··· Raw data ···
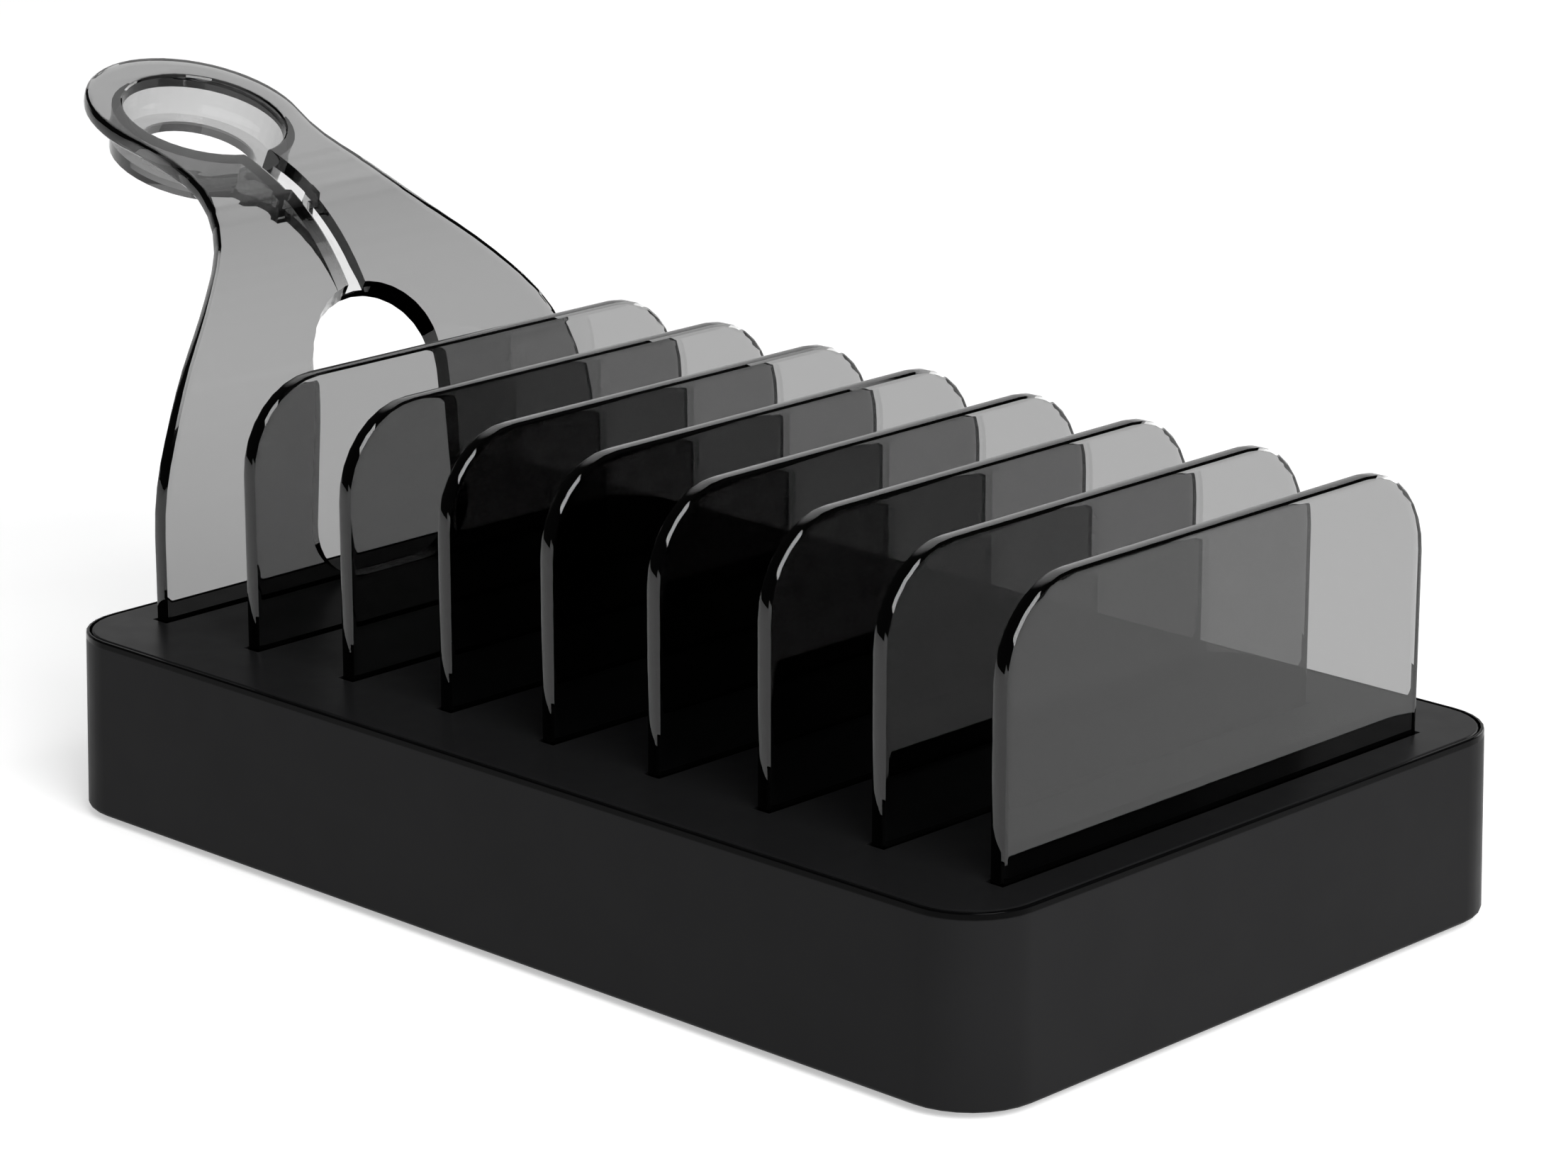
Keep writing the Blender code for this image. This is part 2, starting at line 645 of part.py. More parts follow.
def holder_mesh():
    """The watch holder: a flat blank with its arch, cup and trough, bent as one piece."""
    quarter = math.pi / 2
    inner_start = HOLDER_THICKNESS / 2
    trough_start = ARCH_RISE - arch_drop(ARCH_RISE, HOLDER_THICKNESS + CUT_OVERRUN / 2)
    flare = CUP_OUTER_FLARE / (CUP_TOTAL_DEPTH - HOLDER_THICKNESS)
    root_radius = CUP_OUTER_RADIUS + flare * inner_start
    lip = arc((CUP_RADIUS + CUP_FLARE + CUP_MOUTH_ROUND, CUP_MOUTH_ROUND), CUP_MOUTH_ROUND,
              -quarter, -2 * quarter, ROUND_STEPS)

    def plate(bm):
        profile = edge_profile(HOLDER_THICKNESS, HOLDER_EDGE, HOLDER_EDGE)
        slab(bm, list(reversed(holder_outline())), profile, holder_place)

    def cup(bm):
        foot = (CUP_RADIUS + CUP_WALL, CUP_TOTAL_DEPTH)
        cup_turned(bm, [(root_radius, inner_start), foot])

    def trough(bm):
        end = CUP_EDGE_ALONG + CUP_WALL
        trough_loft(bm, trough_start, end, TROUGH_WALL, inner_start, 0.0)

    def collar(bm):
        half = (CHANNEL_WIDTH + CHANNEL_WIDENING) / 2 + TROUGH_WALL + COLLAR_RISE
        rings = []
        for along in (COLLAR_ALONG, COLLAR_ALONG + COLLAR_LENGTH):
            foot = along - COLLAR_DROP
            depth = trough_depth(foot) + COLLAR_RISE
            near = [holder_place(along, y, inner_start) for y in (-half, half)]
            rings.append(near + [holder_place(foot, y, depth) for y in (half, -half)])
        loft(bm, rings)

    def recess(bm):
        mouth = [(lip[0][0], -CUT_OVERRUN)] + lip
        cup_turned(bm, mouth + [(CUP_RADIUS, CUP_DEPTH)])

    def hole(bm):
        radius = CUP_RADIUS - CUP_LEDGE
        ends = (CUP_DEPTH - CUP_FLOOR, CUP_TOTAL_DEPTH + CUT_OVERRUN)
        cup_turned(bm, [(radius, depth) for depth in ends])

    def channel(bm):
        end = CUP_CENTRE_ALONG - CUP_RADIUS + CUP_LEDGE / 2
        trough_loft(bm, trough_start, end, 0.0, -CUT_OVERRUN, TROUGH_WALL)

    def arch(bm):
        depths = (-CUT_OVERRUN, HOLDER_THICKNESS + CUT_OVERRUN)
        loft(bm, [[holder_place(s - arch_drop(s, depth), y, depth) for s, y in arch_outline()]
                  for depth in depths])

    mesh = mesh_from("watch_holder", plate)
    for operation, build in (("UNION", cup), ("UNION", trough), ("UNION", collar),
                             ("DIFFERENCE", recess), ("DIFFERENCE", hole),
                             ("DIFFERENCE", channel), ("DIFFERENCE", arch)):
        mesh = boolean(mesh, operation, build, build.__name__)
    finish(mesh)
    bend_holder(mesh)
    return mesh


def cover_mesh():
    """The bottom cover with posts for the board, and seats for the feet and the screws."""
    def plate(bm):
        flat_slab(bm, base_loop(COVER_INSET), COVER_TOP_Z, BOTTOM_Z)

    def posts(bm):
        for place in peg_places():
            shoulder = BOARD_Z - FIT_GAP
            tip = BOARD_TOP_Z + BOARD_THICKNESS / 2
            root = COVER_TOP_Z - COVER_THICKNESS / 2
            profile = [(POST_RADIUS, root), (POST_RADIUS, shoulder)]
            profile += [(PEG_RADIUS, shoulder), (PEG_RADIUS, tip)]
            turned(bm, profile, place, SMALL_SIDES)

    def cuts(bm):
        under = BOTTOM_Z - CUT_OVERRUN
        for place in foot_places():
            radius = FOOT_RADIUS + FIT_GAP
            turned(bm, [(radius, under), (radius, BOTTOM_Z + FOOT_SINK)], place)
        for place in screw_places():
            seat, clear = SCREW_HEAD_RADIUS + FIT_GAP, SCREW_SHANK_RADIUS + FIT_GAP
            shelf = BOTTOM_Z + SCREW_HEAD_HEIGHT + FIT_GAP
            profile = [(seat, under), (seat, shelf), (clear, shelf)]
            turned(bm, profile + [(clear, COVER_TOP_Z + CUT_OVERRUN)], place, SMALL_SIDES)

    mesh = boolean(mesh_from("bottom_cover", plate), "UNION", posts, "posts")
    return boolean(mesh, "DIFFERENCE", cuts, "cuts")


def board_span():
    """The board's edges as x and y limits: the back edge keeps clear of the plain side."""
    x = BASE_LENGTH / 2 - BOARD_EDGE
    far = BASE_WIDTH / 2 - BOARD_EDGE
    return (-x, x), (-BASE_WIDTH / 2 + BOARD_BACK_SPACE, far)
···
- Exercise brief: Copy out the whole listing, exactly as written.

- Solved problem:
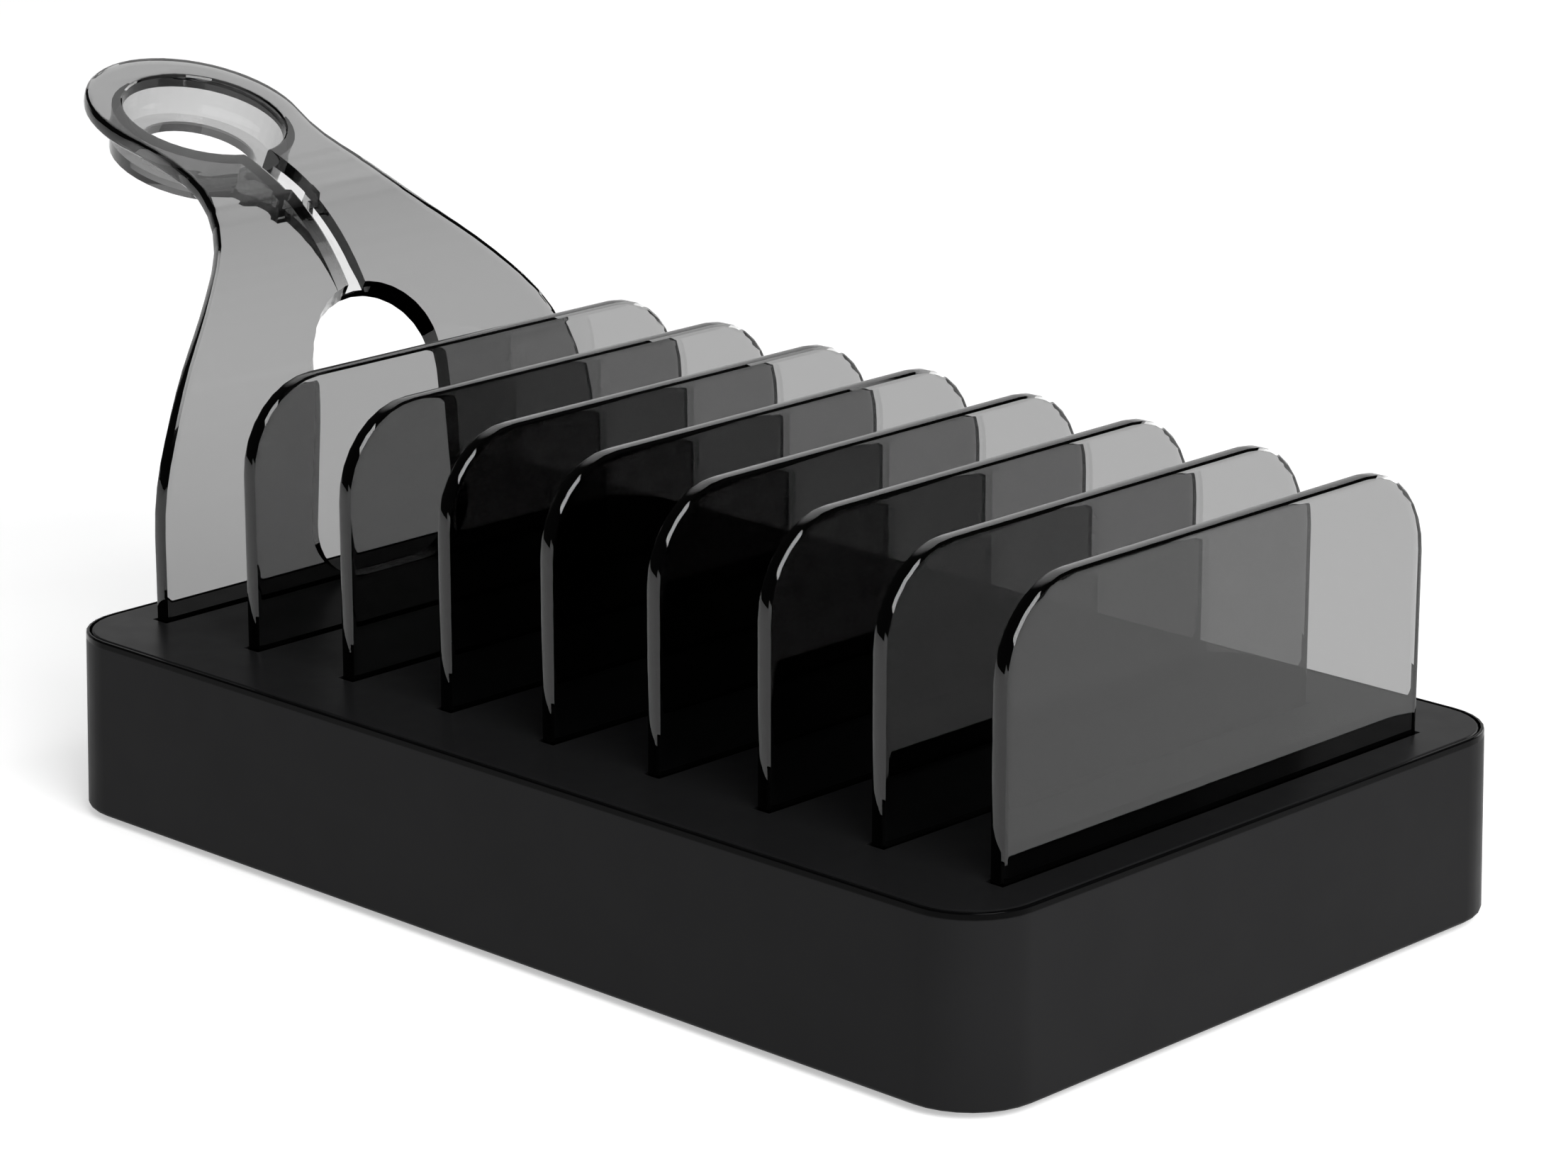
Keep writing the Blender code for this image. This is part 2, starting at line 645 of part.py. More parts follow.
def holder_mesh():
    """The watch holder: a flat blank with its arch, cup and trough, bent as one piece."""
    quarter = math.pi / 2
    inner_start = HOLDER_THICKNESS / 2
    trough_start = ARCH_RISE - arch_drop(ARCH_RISE, HOLDER_THICKNESS + CUT_OVERRUN / 2)
    flare = CUP_OUTER_FLARE / (CUP_TOTAL_DEPTH - HOLDER_THICKNESS)
    root_radius = CUP_OUTER_RADIUS + flare * inner_start
    lip = arc((CUP_RADIUS + CUP_FLARE + CUP_MOUTH_ROUND, CUP_MOUTH_ROUND), CUP_MOUTH_ROUND,
              -quarter, -2 * quarter, ROUND_STEPS)

    def plate(bm):
        profile = edge_profile(HOLDER_THICKNESS, HOLDER_EDGE, HOLDER_EDGE)
        slab(bm, list(reversed(holder_outline())), profile, holder_place)

    def cup(bm):
        foot = (CUP_RADIUS + CUP_WALL, CUP_TOTAL_DEPTH)
        cup_turned(bm, [(root_radius, inner_start), foot])

    def trough(bm):
        end = CUP_EDGE_ALONG + CUP_WALL
        trough_loft(bm, trough_start, end, TROUGH_WALL, inner_start, 0.0)

    def collar(bm):
        half = (CHANNEL_WIDTH + CHANNEL_WIDENING) / 2 + TROUGH_WALL + COLLAR_RISE
        rings = []
        for along in (COLLAR_ALONG, COLLAR_ALONG + COLLAR_LENGTH):
            foot = along - COLLAR_DROP
            depth = trough_depth(foot) + COLLAR_RISE
            near = [holder_place(along, y, inner_start) for y in (-half, half)]
            rings.append(near + [holder_place(foot, y, depth) for y in (half, -half)])
        loft(bm, rings)

    def recess(bm):
        mouth = [(lip[0][0], -CUT_OVERRUN)] + lip
        cup_turned(bm, mouth + [(CUP_RADIUS, CUP_DEPTH)])

    def hole(bm):
        radius = CUP_RADIUS - CUP_LEDGE
        ends = (CUP_DEPTH - CUP_FLOOR, CUP_TOTAL_DEPTH + CUT_OVERRUN)
        cup_turned(bm, [(radius, depth) for depth in ends])

    def channel(bm):
        end = CUP_CENTRE_ALONG - CUP_RADIUS + CUP_LEDGE / 2
        trough_loft(bm, trough_start, end, 0.0, -CUT_OVERRUN, TROUGH_WALL)

    def arch(bm):
        depths = (-CUT_OVERRUN, HOLDER_THICKNESS + CUT_OVERRUN)
        loft(bm, [[holder_place(s - arch_drop(s, depth), y, depth) for s, y in arch_outline()]
                  for depth in depths])

    mesh = mesh_from("watch_holder", plate)
    for operation, build in (("UNION", cup), ("UNION", trough), ("UNION", collar),
                             ("DIFFERENCE", recess), ("DIFFERENCE", hole),
                             ("DIFFERENCE", channel), ("DIFFERENCE", arch)):
        mesh = boolean(mesh, operation, build, build.__name__)
    finish(mesh)
    bend_holder(mesh)
    return mesh


def cover_mesh():
    """The bottom cover with posts for the board, and seats for the feet and the screws."""
    def plate(bm):
        flat_slab(bm, base_loop(COVER_INSET), COVER_TOP_Z, BOTTOM_Z)

    def posts(bm):
        for place in peg_places():
            shoulder = BOARD_Z - FIT_GAP
            tip = BOARD_TOP_Z + BOARD_THICKNESS / 2
            root = COVER_TOP_Z - COVER_THICKNESS / 2
            profile = [(POST_RADIUS, root), (POST_RADIUS, shoulder)]
            profile += [(PEG_RADIUS, shoulder), (PEG_RADIUS, tip)]
            turned(bm, profile, place, SMALL_SIDES)

    def cuts(bm):
        under = BOTTOM_Z - CUT_OVERRUN
        for place in foot_places():
            radius = FOOT_RADIUS + FIT_GAP
            turned(bm, [(radius, under), (radius, BOTTOM_Z + FOOT_SINK)], place)
        for place in screw_places():
            seat, clear = SCREW_HEAD_RADIUS + FIT_GAP, SCREW_SHANK_RADIUS + FIT_GAP
            shelf = BOTTOM_Z + SCREW_HEAD_HEIGHT + FIT_GAP
            profile = [(seat, under), (seat, shelf), (clear, shelf)]
            turned(bm, profile + [(clear, COVER_TOP_Z + CUT_OVERRUN)], place, SMALL_SIDES)

    mesh = boolean(mesh_from("bottom_cover", plate), "UNION", posts, "posts")
    return boolean(mesh, "DIFFERENCE", cuts, "cuts")


def board_span():
    """The board's edges as x and y limits: the back edge keeps clear of the plain side."""
    x = BASE_LENGTH / 2 - BOARD_EDGE
    far = BASE_WIDTH / 2 - BOARD_EDGE
    return (-x, x), (-BASE_WIDTH / 2 + BOARD_BACK_SPACE, far)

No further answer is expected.